Hands off Venezuela – Indonesia (HoV-Indonesia) sudah dibentuk. Menurut rencana peluncurannya akan dilaksanakan di Jakarta pada bulan Maret mendatang. Acaranya sendiri akan diisi dengan diskusi tentang perkembangan Venezuela terkini dan pemutaran film No Volveran: The Venezuelan Revolution Now. Menanggapi perkembangan itu, dalam kesempatan ini saya akan mengulas apa sebenarnya makna kehadiran HoV di Indonesia, baik bagi Venezuela sendiri maupun tentu saja bagi Indonesia. Mengapa hal penting diulas, sebab menurut saya munculnya inisiatif kawan-kawan di Indonesia untuk membentuk HoV-Indonesia dilandasi oleh prinsip yang bersesuaian dengan kenyataan di Venezuela di satu sisi, dan bercermin pada sejarah dan kenyatan Indonesia di sisi lain.
Hands off Venezuela atau "Jangan Sentuh Venezuela", seperti bisa kita simak dari latar belakang pembentukkannya, muncul sebagai tanggapan terhadap usaha kaum reaksioner yang menentang Chavez guna menggembosi Revolusi Bolivarian. Mereka menggunakan media sebagai ujung tombak dalam melancarkan serangan terhadap Chavez dan kekuatan sayap kiri pendukungnya. Tentang bagaimana media memainkan peran dalam usaha menggembosi Revolusi Bolivarian bisa kita lihat jelas dalam film dokumenter The Revololution will not be Televised.

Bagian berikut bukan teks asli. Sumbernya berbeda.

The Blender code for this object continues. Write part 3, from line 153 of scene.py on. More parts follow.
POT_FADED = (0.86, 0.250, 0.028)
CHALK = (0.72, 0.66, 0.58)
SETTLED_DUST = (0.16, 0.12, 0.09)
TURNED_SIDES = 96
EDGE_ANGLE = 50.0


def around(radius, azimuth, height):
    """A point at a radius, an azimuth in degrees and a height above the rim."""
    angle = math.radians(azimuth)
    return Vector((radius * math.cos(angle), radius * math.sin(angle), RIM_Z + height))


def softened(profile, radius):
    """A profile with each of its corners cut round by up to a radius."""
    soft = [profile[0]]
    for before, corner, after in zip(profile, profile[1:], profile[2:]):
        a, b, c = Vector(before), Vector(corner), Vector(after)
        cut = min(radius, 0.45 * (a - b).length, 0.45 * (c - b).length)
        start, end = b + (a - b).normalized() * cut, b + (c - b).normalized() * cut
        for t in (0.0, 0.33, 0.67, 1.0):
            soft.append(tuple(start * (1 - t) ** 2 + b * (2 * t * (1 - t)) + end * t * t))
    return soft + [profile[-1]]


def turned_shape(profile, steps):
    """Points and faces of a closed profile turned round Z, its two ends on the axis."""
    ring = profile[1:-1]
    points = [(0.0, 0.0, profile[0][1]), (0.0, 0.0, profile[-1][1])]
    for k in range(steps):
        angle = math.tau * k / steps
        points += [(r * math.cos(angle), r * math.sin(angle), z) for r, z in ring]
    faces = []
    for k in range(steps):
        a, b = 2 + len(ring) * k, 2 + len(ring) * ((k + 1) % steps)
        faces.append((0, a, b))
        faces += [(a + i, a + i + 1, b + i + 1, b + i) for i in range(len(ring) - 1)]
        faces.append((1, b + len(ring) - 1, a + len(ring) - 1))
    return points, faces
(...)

Menurut saya, Hands off Venezuela adalah aktualisasi dari prinsip yang menyatakan bahwa perlawanan terhadap kapitalisme tidak bisa hanya dilaksanakan di satu negara. HoV adalah gerakan internasionalisme. HoV-Indonesia selayaknya bisa mewadahi dua misi: pertama, memberikan dukungan penuh terhadap Revolusi Bolivarian di Venezuela sebagaimana yang dinyatakan dalam prinsip dan konstitusi Hands off Venezuela; dan kedua, mengkampanyekan usaha melanjutkan Revolusi Indonesia yang pada era Soekarno—meminjam istilah comrade Samsir Mohamad—dikompromikan, dan di era-era selanjutnya dipetieskan.

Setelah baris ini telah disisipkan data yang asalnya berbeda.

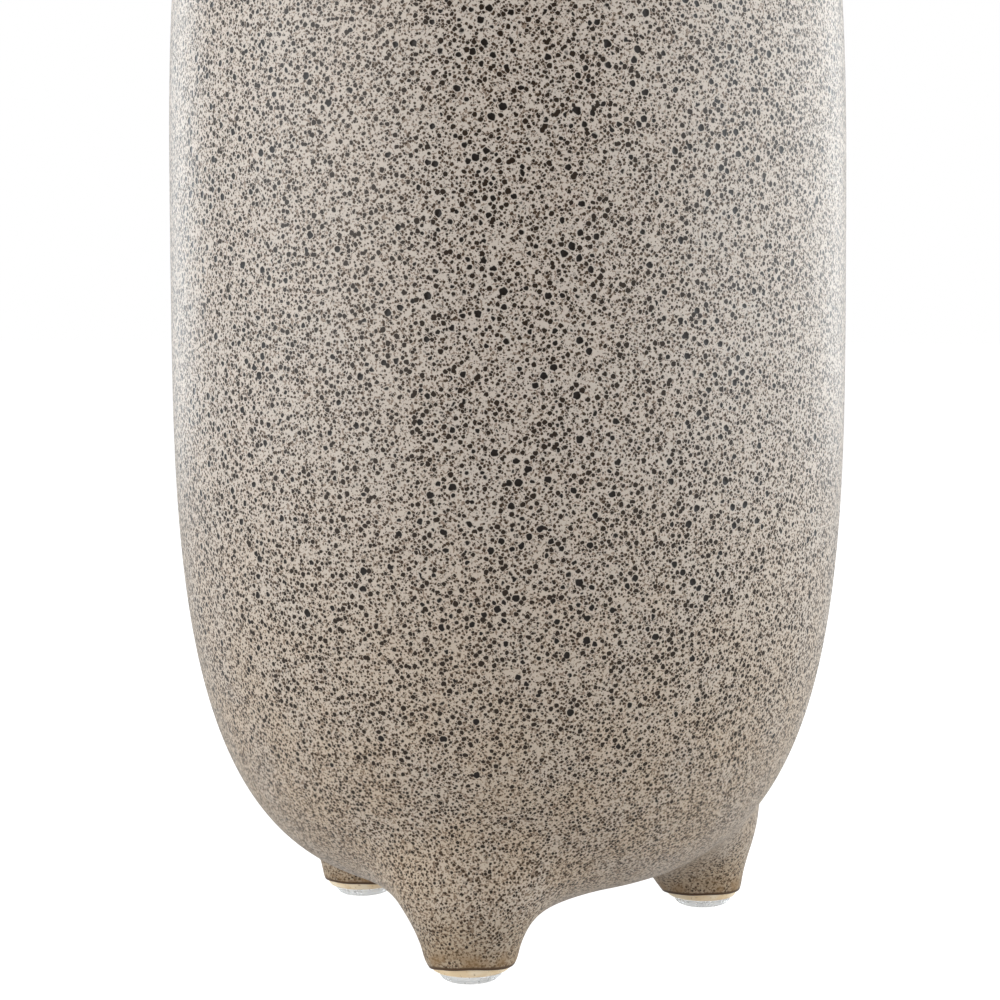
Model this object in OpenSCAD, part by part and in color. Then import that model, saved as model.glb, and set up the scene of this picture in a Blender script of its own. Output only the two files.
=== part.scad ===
// Stoneware pottery vase on three stub feet.
// Millimetres, +Z up. The origin is on the body axis, on the plane the pads rest on.
// A hollow clay body carries a luted neck and three luted feet, a speckled glaze
// outside, a liner glaze inside, and a clear silicone pad stuck under each foot.

/* [Overall] */
// Height from the table to the top of the glazed lip
total_h = 300; // [240:1:380]
// Widest diameter of the clay body
body_d = 136; // [112:1:180]

/* [Body] */
// Height of the widest part above the table
belly_z = 138; // [110:1:170]
// Height of the middle of the underside above the table
stand_h = 11; // [8:0.5:16]
// Clay wall thickness
wall = 5; // [3:0.5:8]
// Clay thickness in the middle of the floor
floor_t = 7; // [4:0.5:12]
// Clay thickness left under the neck
seat_t = 4; // [3:0.5:8]
// Squareness of the lower curve along the height
lower_n = 3.3; // [2.4:0.1:4]
// Squareness of the lower curve across the width
lower_m = 3.6; // [2.4:0.1:4.4]
// Squareness of the shoulder curve along the height
upper_n = 3.3; // [2.4:0.1:4]
// Squareness of the shoulder curve across the width
upper_m = 2.4; // [2:0.1:3.6]

/* [Neck] */
// Outer diameter of the neck where it stands on the shoulder
neck_d = 64; // [58:1:76]
// Outer diameter of the neck at its waist
waist_d = 52; // [50:1:56]
// Diameter of the clay bore through the neck
neck_bore_d = 44; // [36:1:45]
// Height of the neck with its lip
neck_h = 24; // [18:1:40]
// Outer diameter of the rounded lip
lip_d = 57; // [56:1:72]
// Radius of the rounded lip edge
lip_r = 2.6; // [1.6:0.1:2.8]

/* [Feet] */
// Radius of the circle the three feet stand on
foot_spread = 43; // [35:0.5:47]
// Diameter of the flat end of a foot
foot_end_d = 16; // [14:0.5:20]
// Diameter of a foot at its root
foot_root_d = 36; // [28:0.5:42]
// Height over which a foot flares from its end to its root
foot_flare_h = 15; // [12:0.5:20]
// How far the heel of a foot stands out past its flat end
foot_heel = 2; // [0.5:0.1:3]
// Radius of the rounded heel, seen from above
foot_heel_r = 24; // [18:1:30]
// How far the rounded rim of the flat end comes in
foot_edge = 2.2; // [0.3:0.1:2.5]
// Height of the rounded rim of the flat end
foot_edge_h = 3.2; // [0.3:0.1:4]

/* [Pads] */
// Diameter of a silicone pad
pad_d = 12; // [9:0.5:13]
// Thickness of a silicone pad
pad_t = 1.8; // [1:0.1:3]
// Share of a pad's height that its rounded lower edge takes
pad_round = 0.8; // [0.2:0.05:0.95]
// Diameter of the adhesive film behind a pad
adhesive_d = 11; // [8:0.5:12]
// Thickness of the adhesive film
adhesive_t = 0.2; // [0.1:0.05:0.4]

/* [Glaze] */
// Thickness of the outer glaze
glaze_t = 0.5; // [0.3:0.05:0.8]
// Thickness of the liner glaze
liner_t = 0.4; // [0.3:0.05:0.8]
// Height of bare clay left at the end of a foot
bare_h = 1.8; // [1:0.1:4]

/* [Part shown] */
// Sub-part to draw, or all of them

/* [Hidden] */
foot_angles = [-90, 30, 150];
body_r = body_d / 2;
neck_r = neck_d / 2;
waist_r = waist_d / 2;
waist_share = 0.5;
bore_r = neck_bore_d / 2;
clay_top_z = total_h - glaze_t;
seat_z = clay_top_z - neck_h;
foot_end_z = pad_t + adhesive_t;
glaze_line_z = foot_end_z + bare_h;
lip_z = clay_top_z - lip_r;
heel_x = foot_spread + foot_end_d / 2 + foot_heel - foot_heel_r;
// Share of the shoulder height at which the shoulder meets the neck
seat_share = pow(1 - pow(neck_r / body_r, upper_m), 1 / upper_n);
shoulder_h = (seat_z - belly_z) / seat_share;
belly_h = belly_z - stand_h;
flare_k = (foot_root_d - foot_end_d) / 2 / pow(foot_flare_h, 2);
bands = 22;
foot_bands = 12;
neck_bands = 12;
edge_steps = 6;
cut = 1;
$fn = 120;

clay_colour = [0.82, 0.70, 0.55];
glaze_colour = [0.76, 0.72, 0.67];
liner_colour = [0.60, 0.56, 0.50];
pad_colour = [0.88, 0.90, 0.92];
adhesive_colour = [0.95, 0.95, 0.90];

// Radius of the body curve at a share of its height: 0 at the belly, 1 at the pole
function lower_r(r, u) = r * pow(1 - pow(u, lower_n), 1 / lower_m);
function upper_r(r, u) = r * pow(1 - pow(u, upper_n), 1 / upper_m);

// Shares of the height, spaced closer together where the curve turns fast
function share(i) = sin(90 * i / bands);

// Solid inside the body curve, with its skin moved in by the given amounts
module body_solid(inset, inset_floor, inset_top) {
    r = body_r - inset;
    low_h = belly_h - inset_floor;
    high_h = shoulder_h - inset_top;
    rotate_extrude()
        polygon(concat(
            [[0, belly_z - low_h]],
            [for (i = [bands - 1 : -1 : 0])
                [lower_r(r, share(i)), belly_z - low_h * share(i)]],
            [for (i = [1 : bands - 1])
                [upper_r(r, share(i)), belly_z + high_h * share(i)]],
            [[0, belly_z + high_h]]));
}

// Solid cylinder between two heights
module post(r, z_low, z_high) {
    translate([0, 0, z_low])
        cylinder(r = r, h = z_high - z_low);
}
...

Secara praktis HoV-Indonesia harus mampu bermain di dua tataran. Pertama, menjadi wahana pembelajaran dan analisis terhadap sejarah dan dinamika politik di Venezuela dan Indonesia. Usaha untuk membandingkan keduanya tentu tidak bisa parsial dan hanya melihat keberhasilan-keberhasilan saja, melainkan justru harus jeli terhadap beberapa kelemahan dan (jika ada) ketidakonsistenan terhadap prinsip-prinsip sosialisme. Kedua, berdasarkan kajian dan analisis tersebut HoV-Indonesia selayaknya mampu memberikan kritik—dalam makna menunjukkan kekurangan/kelemahan dan memberikan alternatif jalan keluar—terhadap perkembangan di Venezuela dan Indonesia.

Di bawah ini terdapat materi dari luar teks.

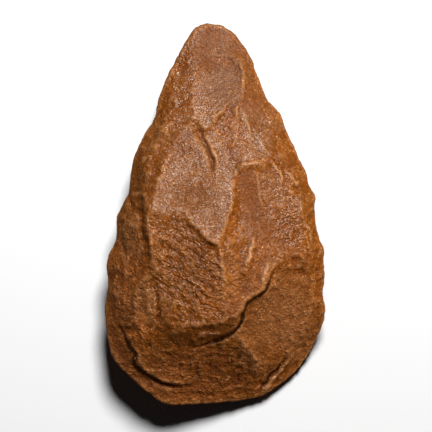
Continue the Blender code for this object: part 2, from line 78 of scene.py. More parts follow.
# Arrises of the upper face: (x, y, z) along each ridge.
UPPER_ARRISES = {
    "tip scar, left": [
        (-6, 70, 12.4), (-8.2, 64, 14.2), (-7.8, 57, 15.8), (-8.4, 51, 18), (-9.2, 44.5, 20.4),
        (-8, 37.5, 23.1),
    ],
    "tip scar, lip": [
        (-3, 62.6, 14.5), (1, 63.2, 14.2), (5, 62.2, 14.4), (7.4, 61, 14.7), (9.8, 57.5, 15.6),
    ],
    "tip scar, head": [(-7.8, 57, 15.8), (-3, 56.2, 14.9), (3, 56.4, 14.9), (8.4, 57.2, 15)],
    "tip scar, right": [(9.8, 57.5, 15.6), (11, 53, 17.2), (10.6, 48, 18.8), (8, 45.6, 20)],
    "tip scar, end": [
        (-8, 37.5, 23.1), (-4, 32.2, 24.6), (-1, 35, 23.6), (2.5, 39.3, 22.2), (5.3, 43, 20.9),
        (8, 45.6, 20),
    ],
    "plate, left": [
        (-8, 37.5, 23.1), (-11.5, 33, 24.4), (-14.5, 29.5, 25.7), (-17, 25, 27.2), (-19, 19.5, 29),
        (-21.5, 14, 30.8), (-22.6, 9, 32.4), (-24, 4.2, 33.8),
    ],
    "plate, right": [
        (-4, 32.2, 24.6), (-2.9, 27.5, 26), (-2.2, 22.5, 27.6), (-1.6, 17, 29.2), (-2.2, 11.5, 30.9),
        (0.5, 8, 31.9), (2.5, 3.5, 33.3), (3.8, -1.5, 34.8),
    ],
    "plate, foot": [
        (-26.2, 3, 33.4), (-24, 2.2, 34.3), (-19.7, 0.9, 34.8), (-14, 2, 34.4), (-10.5, -1.2, 35.3),
        (-8, -5, 36.3), (-5.6, -7.2, 37), (-3.3, -10.2, 37.8), (0.8, -11.7, 38.2),
    ],
    "crest": [(8, 45.6, 20), (8.3, 42, 21.1), (8.6, 36, 22.9), (8.4, 30, 24.8), (8, 24, 26.6)],
    "plate, edge": [
        (8, 24, 26.6), (8.2, 19, 28.4), (7.6, 14.5, 29.8), (6.6, 9, 31.5), (5.5, 2.2, 33.6),
        (3.8, -1.5, 34.8), (3, -6.5, 36.4), (0.8, -11.7, 38.2),
    ],
    "spine": [(0.8, -11.7, 38.2), (2.2, -18.5, 37.4), (3, -27, 36.8), (3.6, -33, 36.3), (4.2, -40, 35.8)],
    "plateau, rise": [
        (-3.3, -10.2, 37.8), (-5, -16, 36.6), (-5.8, -24, 36.5), (-6.4, -33, 36.2), (-6, -42.8, 35.2),
    ],
    "left crest": [
        (-16.5, 48, 17.8), (-18.5, 40, 20.4), (-21, 33, 22.6), (-24.5, 26, 24.4), (-26.6, 18, 26.6),
        (-27, 9, 29.8), (-26.2, 3, 33.4), (-26, -3, 34.4), (-25.4, -10, 35), (-24.6, -16, 35),
        (-22, -22, 34.8),
    ],
    "left slope": [
        (-22, -22, 34.8), (-27, -25, 32.8), (-30, -30, 31.2), (-31.2, -36, 30.4), (-30.6, -42, 29.8),
        (-28.6, -48, 28.8),
    ],
    "left shoulder": [
        (-37.4, -18, 24), (-39.2, -25, 24.4), (-39.4, -33, 24.6), (-37.8, -40, 25),
        (-35.4, -45.6, 25.4),
    ],
    "plateau, corner": [(-16, -34, 34.8), (-18.6, -40, 33.6), (-17, -45.6, 32.8)],
    "left bulge": [
        (-33.6, 6, 22.8), (-35.2, 1, 24.4), (-35.2, -5, 25.2), (-35.8, -11, 25.2), (-37.4, -18, 24),
    ],
    "scar, lip foot": [
        (8, 24, 26.6), (9.2, 21.6, 27.3), (12.5, 22, 27), (16, 21.6, 26.6), (19, 20.4, 26.4),
    ],
    "scar, lip": [(8.2, 19, 28.4), (9.4, 18.6, 29.2), (12.5, 19, 28.8), (16, 18.7, 28.2), (18.8, 18, 27.4)],
    "scar, left": [(9.8, 14.5, 29.2), (9.6, 9, 29.6), (9, 2.2, 30.6), (8.2, -5, 32.6), (5.4, -12, 36.4)],
    "scar, right": [
        (18.8, 18, 27.4), (18.4, 12, 27.6), (18.6, 6, 28.2), (17.8, 0, 29.2), (16.4, -7, 31),
        (14.4, -13, 33.2), (11, -22, 35.4),
    ],
    "right flank": [
        (8.3, 42, 21.1), (11.5, 38.5, 21.4), (16, 31, 22.8), (19, 26.5, 24), (24, 22.8, 23.6),
        (28, 20.5, 22.6),
    ],
    "right crest": [
        (13.6, 55, 14.6), (15.4, 50, 16), (19.6, 40.5, 18.2), (24.5, 30, 20.6), (28, 20.5, 22.6),
        (31.6, 12, 24.4), (33.5, 4, 26), (34.5, -5, 27), (36, -13, 26.6), (37, -17.6, 25.4),
    ],
    "ledge, end": [
        (-17, -45.6, 32.8), (-14, -44.4, 33.8), (-11, -43.2, 34.6), (-6, -42.8, 35.2),
        (0, -42.2, 35.4), (4.2, -40, 35.8), (7.6, -39.4, 35.4),
    ],
    "ledge, top": [
        (7.6, -39.4, 35.4), (10.6, -36.6, 35.2), (13.5, -33.4, 34.8), (18.4, -28.6, 33.7),
        (20.7, -24, 32.9), (23.3, -18.9, 31.6),
    ],
    "ledge, middle": [
        (-15, -48.6, 30.8), (-11, -48, 30.6), (-5, -47.5, 30.6), (1.5, -46.8, 30.8), (6, -44.6, 31.3),
        (9, -41.4, 32.4),
    ],
    "ledge, foot": [
        (-14, -52.8, 27.6), (-10, -52.5, 27), (-5, -51.7, 26.9), (-0.5, -50.3, 27), (4, -48.7, 27.4),
        (7.6, -46.3, 28.2), (10, -42.8, 29.2), (11.6, -38.8, 30.2), (14.8, -35, 30.6), (19, -30.8, 30.4),
        (21.8, -26.8, 30.2), (23.4, -22.6, 29.8),
    ],
    "lower right, top": [(23.3, -18.9, 31.4), (27.5, -17.4, 30), (32.5, -17, 28.2), (37, -17.6, 25.4)],
    "lower right, foot": [(23.4, -22.6, 29.8), (28.4, -19.8, 28.6), (33, -20, 26.8), (38, -22, 23.6)],
    "lower right, outer": [
        (38, -22, 23.6), (38, -30, 21.6), (37, -39, 18.8), (33.4, -48, 16.2), (27.6, -56.4, 13.6),
    ],
    "butt": [(7.6, -46.3, 28.2), (12, -52, 23.9), (16, -58, 18.8), (19.4, -64.4, 12.6)],
    "butt, right": [(27.6, -56.4, 13.6), (22.8, -62.6, 11.6), (18.2, -68, 9)],
    "rim bench, top": [
        (-35.4, -45.6, 25.4), (-33.4, -51, 25.8), (-31.4, -57.2, 25.2), (-29.4, -61, 24.2),
        (-26, -63.6, 22.8), (-21, -65.4, 21.6), (-15, -66.4, 20.2), (-9, -66.4, 18.6),
    ],
    "rim bench, foot": [
        (-36.4, -46.2, 23.6), (-34.8, -51.6, 22.8), (-33, -58, 22), (-30.8, -62, 21),
        (-26.6, -65, 20), (-21.2, -66.8, 19.4), (-15, -67.8, 18.2), (-9, -67.6, 17.4),
    ],
}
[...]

Lalu, bagaimana menerjemahkan itu di lapangan, dan jalan masuk apa yang realistis untuk ditempuh? Setelah membaca beberapa tulisan comrade Samsir Mohamad di Rumah Kiri, kiranya patut dipertimbangkan sekaligus dikaji lebih dalam lagi gagasan dia untuk menjadikan konstitusi Indonesia sebagai jalan masuk bagi usaha melanjutkan Revolusi Indonesia yang sejalan dengan tujuan RI didirikan. Ada banyak jalan menuju Roma, demikian juga Revolusi Indonesia.